The State Department had no immediate comment on the documents or the veracity of the details in them. Officials say that they take all such allegations seriously but that many of them are anecdotal and difficult to prove, particularly amid the crush of Afghan evacuees at multiple locations in the Middle East, Europe and the United States.
An Aug. 27 situation report sent to all U.S. embassies and consulates abroad as well as military command centers in Florida points to potential issues involving young girls and older men, some of whom claim to have more than one wife at Fort McCoy, a sprawling 60,000-acre (243-square-kilometer) Army base in Wisconsin.
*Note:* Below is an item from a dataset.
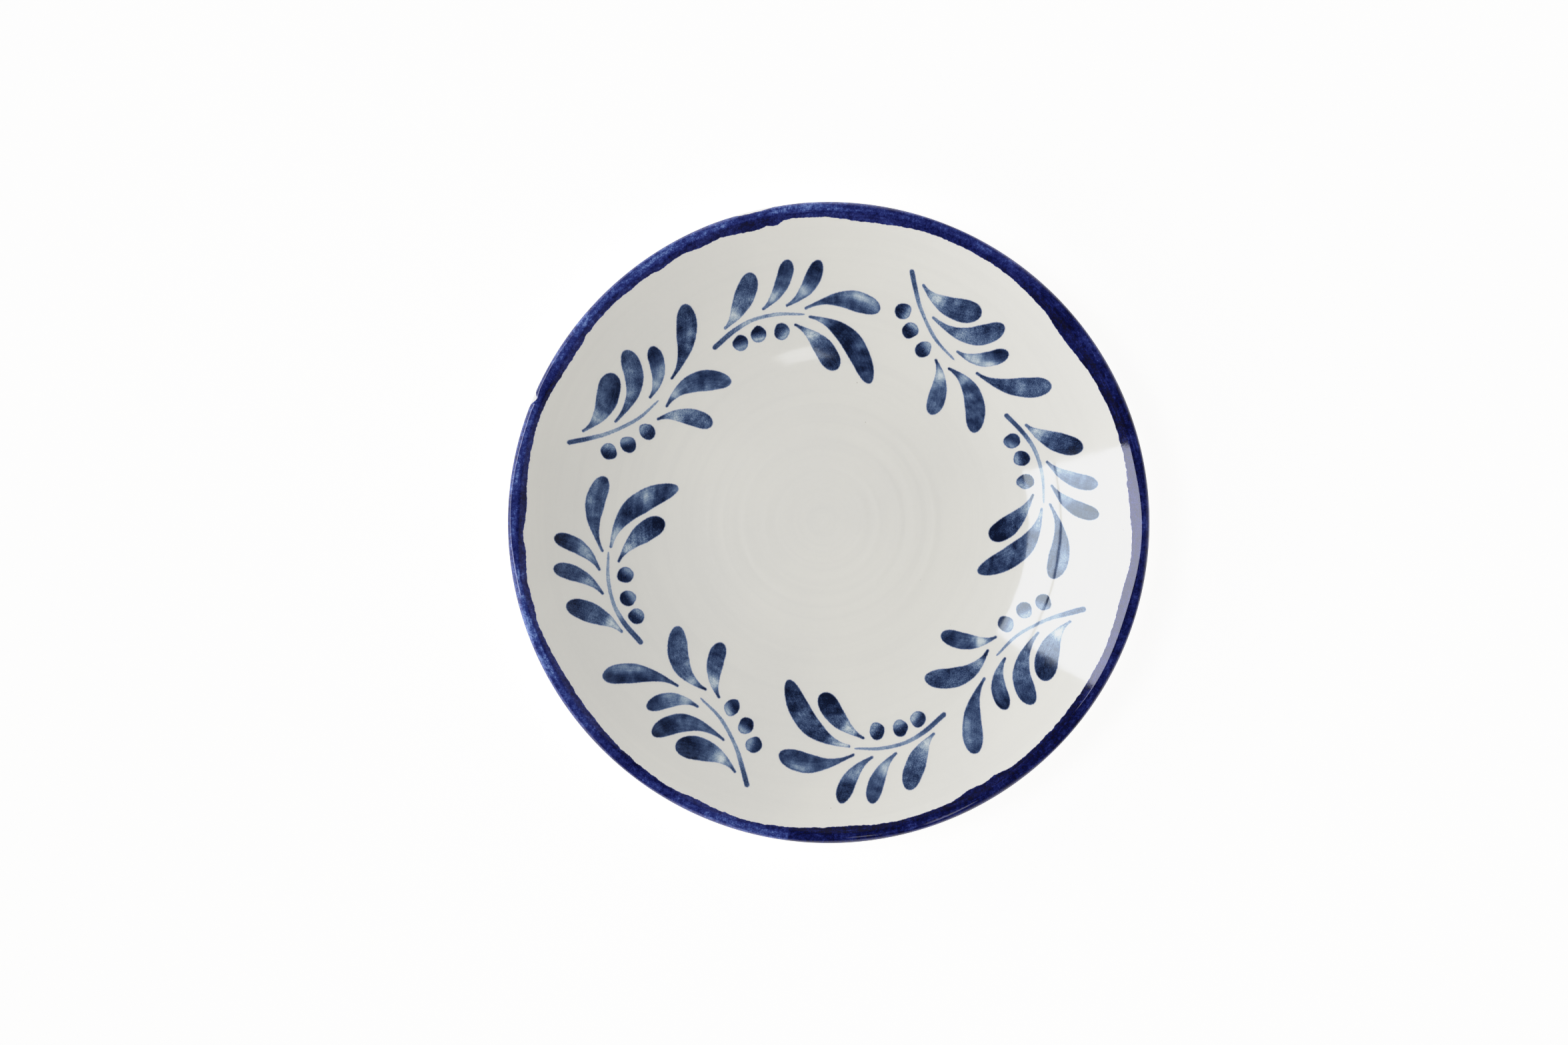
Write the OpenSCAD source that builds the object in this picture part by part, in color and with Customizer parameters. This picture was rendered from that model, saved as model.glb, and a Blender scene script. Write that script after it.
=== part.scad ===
// Hand painted dinner plate, coupe shape, with a cobalt rim and a ring of
// eight leaf sprigs.
// The plate stands on the plane z = 0 with its axis on Z. The clay comes first,
// then the white glaze over it, then the painted colour on the glaze.
// Every layer is its own solid and meets the next one face to face.

/* [Plate] */
// Diameter across the outside of the painted lip
plate_d = 280; // [264:2:300]
// Height from the table to the top of the lip
plate_h = 27; // [24:0.5:32]
// Diameter of the flat middle of the well
flat_d = 100; // [80:2:110]
// Diameter of the flat middle of the underside
under_flat_d = 112; // [90:2:124]
// Thickness of the clay at the middle of the floor
floor_t = 4.7; // [3.5:0.1:6]
// Thickness of the clay at the rolled lip
lip_t = 4.8; // [3.8:0.1:5.6]

/* [Foot ring] */
// Outer diameter of the foot ring
foot_d = 158; // [144:2:170]
// Width of the foot ring where it leaves the body
foot_w = 6; // [4.5:0.5:8]
// Height of the underside above the table
foot_h = 3; // [2.5:0.1:3.6]
// Size of the chamfer on both edges of the foot
foot_chamfer = 0.8; // [0.4:0.1:1.2]

/* [Glaze and paint] */
// Thickness of the white glaze
glaze_t = 0.3; // [0.2:0.05:0.4]
// Thickness of the painted colour
paint_t = 0.2; // [0.1:0.05:0.3]
// Width of the cobalt band on the face of the plate
band_w = 7; // [5:0.5:10]
// How far the band wraps below the widest line of the lip, in degrees
band_wrap = 25; // [0:5:30]

/* [Sprigs] */
// Angle of the first sprig, from +X
first_sprig = 98; // [80:1:110]
// Size of the painted sprigs against their full size
sprig_scale = 1; // [0.9:0.01:1.02]
// Width of a leaf against its full width
leaf_fullness = 1; // [0.7:0.05:1.05]
// Radius of a berry
berry_r = 3.5; // [2.6:0.1:3.8]
// Width of a stem at its base
stem_base = 2.2; // [1.4:0.1:2.6]
// Width of a stem at its tip
stem_tip = 1; // [0.6:0.1:1.4]

/* [Hidden] */
$fn = 96;

// Colours of the layers
clay_c = [0.86, 0.83, 0.77];
foot_c = [0.82, 0.78, 0.70];
white_c = [0.88, 0.87, 0.84];
cobalt_c = [0.10, 0.13, 0.46];
leaf_c = [0.16, 0.26, 0.42];
stem_c = [0.25, 0.38, 0.54];
berry_c = [0.20, 0.31, 0.48];

// The lip is a circle of clay: its centre and its radius
lip_r = lip_t / 2;
lip_x = plate_d / 2 - lip_r - glaze_t - paint_t;
lip_z = plate_h - lip_r - glaze_t - paint_t;

// The face is flat out to flat_r, then one arc that runs into the lip circle.
// face_rho is the radius of the one arc that touches both.
flat_r = flat_d / 2;
face_z = foot_h + floor_t;
face_run = lip_x - flat_r;
face_rise = lip_z - face_z;
face_rho = (face_run * face_run + face_rise * face_rise - lip_r * lip_r) / (2 * (face_rise + lip_r));
face_end = asin(face_run / (face_rho + lip_r));

// The underside is the same, with its own flat and its own arc.
under_r = under_flat_d / 2;
under_run = lip_x - under_r;
under_rise = lip_z - foot_h;
under_rho = (under_run * under_run + under_rise * under_rise - lip_r * lip_r) / (2 * (under_rise - lip_r));
under_end = asin(under_run / (under_rho - lip_r));

// The band starts at this angle of the face arc
band_start = asin((plate_d / 2 - band_w - flat_r) / face_rho);

// Radii of the two sides of the foot
foot_out = foot_d / 2;
foot_in = foot_out - foot_w;

// Points of the face from the axis to the band, d above the clay
function face_pts(d) = concat(
    [[0, face_z + d]],
    [for (i = [0:12]) let (a = band_start * i / 12) face_pt(a, d)]);
function face_pt(a, d) = [flat_r + (face_rho - d) * sin(a), face_z + face_rho - (face_rho - d) * cos(a)];
// Points of the face under the band
function band_pts(d) = [for (i = [0:2]) face_pt(band_start + (face_end - band_start) * i / 2, d)];
// Points round the lip, from where the face ends to an angle past the widest line
function lip_pts(d, from, to, n) =
    [for (i = [0:n]) let (a = from + (to - from) * i / n)
        [lip_x + (lip_r + d) * cos(a), lip_z + (lip_r + d) * sin(a)]];
// Height of the underside at a radius, d outside the clay
function under_z(r, d) = r <= under_r ? foot_h - d
    : foot_h + under_rho - sqrt((under_rho + d) * (under_rho + d) - (r - under_r) * (r - under_r));
// Points of the underside between two radii, d outside the clay
function under_pts(d, from, to, n) =
    [for (i = [0:n]) let (r = from + (to - from) * i / n) [r, under_z(r, d)]];
// Where the underside arc runs into the lip, d outside the clay
function under_lip_r(d) = under_r + (under_rho + d) * sin(under_end);

function rev(v) = [for (i = [len(v) - 1:-1:0]) v[i]];

// The clay's own outline, from the middle of the face round to the middle of the underside
function outer_under(d) = under_pts(d, under_lip_r(d), foot_out, 8);
function foot_under(d) = under_pts(d, foot_out, foot_in, 1);
function inner_under(d) = concat(under_pts(d, foot_in, under_r, 3), [[0, foot_h - d]]);
face_a = 90 + face_end;
under_a = -90 + under_end;
wrap_a = -band_wrap;
glaze_a = -35;

// ---------- clay ----------

module clay_body() {
    color(clay_c)
    rotate_extrude()
    polygon(concat(face_pts(0), band_pts(0),
                   lip_pts(0, face_a, wrap_a, 12), lip_pts(0, wrap_a, glaze_a, 1), lip_pts(0, glaze_a, under_a, 4),
                   outer_under(0), foot_under(0), inner_under(0)));
}

module foot_ring() {
    color(foot_c)
    rotate_extrude()
    polygon(concat(foot_under(0),
                   [[foot_in, foot_chamfer], [foot_in + foot_chamfer, 0],
                    [foot_out - foot_chamfer, 0], [foot_out, foot_chamfer]]));
}

// ---------- glaze ----------

// A skin between two lines that share their sections
module skin(inner, outer) {
    rotate_extrude() polygon(concat(outer, rev(inner)));
}

function face_line(d) = concat(face_pts(d), band_pts(d), lip_pts(d, face_a, wrap_a, 12), lip_pts(d, wrap_a, glaze_a, 1));
function back_line(d) = concat(lip_pts(d, glaze_a, under_a, 4), outer_under(d));

module face_glaze() color(white_c) skin(face_line(0), face_line(glaze_t));
module back_glaze() color(white_c) skin(back_line(0), back_line(glaze_t));
module foot_well_glaze() color(white_c) skin(inner_under(0), inner_under(glaze_t));

// ---------- painted colour ----------

function band_line(d) = concat(band_pts(d), lip_pts(d, face_a, wrap_a, 12));
module rim_band() color(cobalt_c) skin(band_line(glaze_t), band_line(glaze_t + paint_t));

// The thin layer of colour that every painted mark is cut from
module paint_layer() {
    rotate_extrude()
    polygon(concat([for (i = [1:13]) face_pts(glaze_t + paint_t)[i]],
                   rev([for (i = [1:13]) face_pts(glaze_t)[i]])));
}

// A brush stroke runs along a curve from its root, through a pull point, to its tip
function along(p, t) = (1 - t) * (1 - t) * p[0] + 2 * t * (1 - t) * p[1] + t * t * p[2];
function heading(p, t) = let (v = 2 * (1 - t) * (p[1] - p[0]) + 2 * t * (p[2] - p[1])) v / norm(v);
function beside(p, t, w) = let (h = heading(p, t)) along(p, t) + w * [-h[1], h[0]];

// A leaf is thin at the root, swells, and ends round. full is where it is widest.
full = 0.7;
leaf_t = [0, 0.14, 0.28, 0.42, 0.56, 0.7, 0.84, 0.94, 1];
function swell(t) = t < full ? 0.12 + 0.88 * pow(sin(90 * t / full), 1.4)
                             : sqrt(max(0.04, 1 - pow((t - full) / (1 - full), 2.2)));
function leaf_pts(l) = let (p = [l[0], l[1], l[2]], w = l[3] / 2 * leaf_fullness) concat(
    [for (t = leaf_t) beside(p, t, w * swell(t))],
    rev([for (t = leaf_t) beside(p, t, -w * swell(t))]));
// A stem thins evenly from base to tip
function stem_pts(p) = concat(
    [for (i = [0:7]) beside(p, i / 7, (stem_base + (stem_tip - stem_base) * min(1, i / 4)) / 2)],
    [for (i = [7:-1:0]) beside(p, i / 7, -(stem_base + (stem_tip - stem_base) * min(1, i / 4)) / 2)]);

// Two sprigs alternate round the plate. In each, y is the distance from the
// plate's axis and x runs clockwise. A leaf is [root, pull, tip, width].
leaves_a = [
    [[-33, 98], [-25, 104], [-18, 120.5], 9],
    [[-15, 104.5], [-5.5, 110], [-1.5, 124], 7],
    [[-4.5, 104.5], [6.5, 109], [12, 122.5], 7],
    [[3.5, 102.5], [21, 108.5], [35.5, 97], 9],
    [[4.5, 98.5], [24, 92.5], [27, 66], 9.5],
    [[-2, 96], [9, 88.5], [13, 74], 9]];
stem_a = [[-38.5, 90.5], [-22, 105.5], [2.5, 100]];
berries_a = [[-27, 91], [-18.5, 94], [-8.5, 93.5]];

leaves_b = [
    [[-33, 111.5], [-20.5, 107.5], [-5.5, 118.5], 10],
    [[-20.5, 103.5], [0.5, 103], [5.5, 120.5], 8.5],
    [[-2.5, 99], [8.5, 100], [14.5, 113], 7],
    [[10, 97], [25, 98], [38.5, 113.5], 9],
    [[-1, 91], [16, 94], [25, 76], 9],
    [[-8, 90], [2, 85.5], [5.5, 70.5], 7.5]];
stem_b = [[-40.5, 113], [-27.5, 99], [-1.5, 95.5]];
berries_b = [[-32.5, 97.5], [-25, 93], [-15, 90.5]];

// Each sprig is set down by eye, so it sits its own way along and out, and is
// turned by its own few degrees
slips = [[0, -8, 0.5], [3, -5, 2.5], [2.5, -5, -2], [4, -1, 0],
         [0, 0, 0], [0, 0, 0], [-2, -2.5, 1], [-0.5, -3.5, 3]];
size = sprig_scale * plate_d / 280;

// Turns a flat drawing of sprig i into thin solids on the face
module on_face(i, c) {
    color(c)
    intersection() {
        paint_layer();
        rotate([0, 0, first_sprig - 45 * (i - 1) - 90])
        linear_extrude(height = 2 * plate_h)
        scale([size, size])
        translate([slips[i - 1][0], slips[i - 1][1] + 100])
        rotate([0, 0, -slips[i - 1][2]])
        translate([0, -100])
        children();
    }
}
function odd(i) = i % 2 == 1;

module sprig_stem(i) on_face(i, stem_c) polygon(stem_pts(odd(i) ? stem_a : stem_b));
module sprig_leaves(i) on_face(i, leaf_c) for (l = odd(i) ? leaves_a : leaves_b) polygon(leaf_pts(l));
module sprig_berries(i) on_face(i, berry_c) for (b = odd(i) ? berries_a : berries_b) translate(b) circle(r = berry_r);

clay_body();
foot_ring();
face_glaze();
back_glaze();
foot_well_glaze();
rim_band();
sprig_stem(1);  // sprig_1_stem
sprig_leaves(1);  // sprig_1_leaves
sprig_berries(1);  // sprig_1_berries
sprig_stem(2);  // sprig_2_stem
sprig_leaves(2);  // sprig_2_leaves
sprig_berries(2);  // sprig_2_berries
sprig_stem(3);  // sprig_3_stem
sprig_leaves(3);  // sprig_3_leaves
sprig_berries(3);  // sprig_3_berries
sprig_stem(4);  // sprig_4_stem
sprig_leaves(4);  // sprig_4_leaves
sprig_berries(4);  // sprig_4_berries
sprig_stem(5);  // sprig_5_stem
sprig_leaves(5);  // sprig_5_leaves
sprig_berries(5);  // sprig_5_berries
sprig_stem(6);  // sprig_6_stem
sprig_leaves(6);  // sprig_6_leaves
sprig_berries(6);  // sprig_6_berries
sprig_stem(7);  // sprig_7_stem
sprig_leaves(7);  // sprig_7_leaves
sprig_berries(7);  // sprig_7_berries
sprig_stem(8);  // sprig_8_stem
sprig_leaves(8);  // sprig_8_leaves
sprig_berries(8);  // sprig_8_berries
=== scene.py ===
import math

import bpy
import numpy as np
from mathutils import Matrix, Vector


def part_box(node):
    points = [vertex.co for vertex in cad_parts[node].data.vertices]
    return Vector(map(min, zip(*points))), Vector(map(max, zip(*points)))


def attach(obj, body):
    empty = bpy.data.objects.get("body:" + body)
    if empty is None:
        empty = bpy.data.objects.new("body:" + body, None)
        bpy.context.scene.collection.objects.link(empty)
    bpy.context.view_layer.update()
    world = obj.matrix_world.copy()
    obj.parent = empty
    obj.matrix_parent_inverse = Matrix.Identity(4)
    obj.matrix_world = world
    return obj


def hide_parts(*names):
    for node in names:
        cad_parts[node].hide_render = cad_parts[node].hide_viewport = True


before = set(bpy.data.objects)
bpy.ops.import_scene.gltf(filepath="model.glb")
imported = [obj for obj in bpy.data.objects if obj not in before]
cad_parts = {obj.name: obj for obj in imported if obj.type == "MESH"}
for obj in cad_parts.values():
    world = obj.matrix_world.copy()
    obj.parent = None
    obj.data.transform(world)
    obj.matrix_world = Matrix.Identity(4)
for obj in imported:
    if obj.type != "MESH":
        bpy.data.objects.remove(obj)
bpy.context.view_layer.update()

MM = 0.001
TAU = 2 * math.pi

# ------------------------------------------------------------------ the plate's form, in millimetres
lo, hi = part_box("rim_band")
R_OUT = round((hi[0] - lo[0]) * 500, 1)  # half the width across the painted lip
TOP = round(hi[2] * 1000, 1)
lo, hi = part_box("foot_ring")
FOOT_OUT = round((hi[0] - lo[0]) * 500, 1)
FOOT_IN = FOOT_OUT - 6.0
GLAZE, PAINT, LIP_R = 0.3, 0.2, 2.4
LIP_X, LIP_Z = R_OUT - LIP_R - GLAZE - PAINT, TOP - LIP_R - GLAZE - PAINT
FLAT, FACE_Z = 50.0, 7.7
UFLAT, UNDER_Z = 56.0, 3.0

_run, _rise = LIP_X - FLAT, LIP_Z - FACE_Z
RHO = (_run**2 + _rise**2 - LIP_R**2) / (2 * (_rise + LIP_R))
A_END = math.asin(_run / (RHO + LIP_R))
_run, _rise = LIP_X - UFLAT, LIP_Z - UNDER_Z
URHO = (_run**2 + _rise**2 - LIP_R**2) / (2 * (_rise - LIP_R))
UA_END = math.asin(_run / (URHO - LIP_R))
S_END = RHO * A_END  # path length along the face arc, measured from where the flat ends


def smooth(a, b, x):
    t = np.clip((np.asarray(x, float) - a) / (b - a), 0, 1)
    return t * t * (3 - 2 * t)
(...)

Relevant portions of the document, titled "Afghanistan Task Force SitRep No. 63," were obtained by the AP.
“Intake staff at Fort McCoy reported multiple cases of minor females who presented as ‘married’ to adult Afghan men, as well as polygamous families," the document says. “Department of State has requested urgent guidance.”
There was no immediate indication from the military or from the departments of homeland security and health and human services, which run the facility, that such guidance had been received.
At the same time, U.S. officials in the United Arab Emirates have expressed similar concerns, sending a diplomatic cable to Washington warning that some young Afghan girls had been forced into marriages in order to escape Afghanistan after the Taliban takeover.
Officials familiar with the cable say it describes allegations by several girls at the Humanitarian City in Abu Dhabi that they had been sexually assaulted by their “husbands” and seeks guidance on how to handle such cases. The officials spoke on condition of anonymity because they were not authorized to discuss internal communications.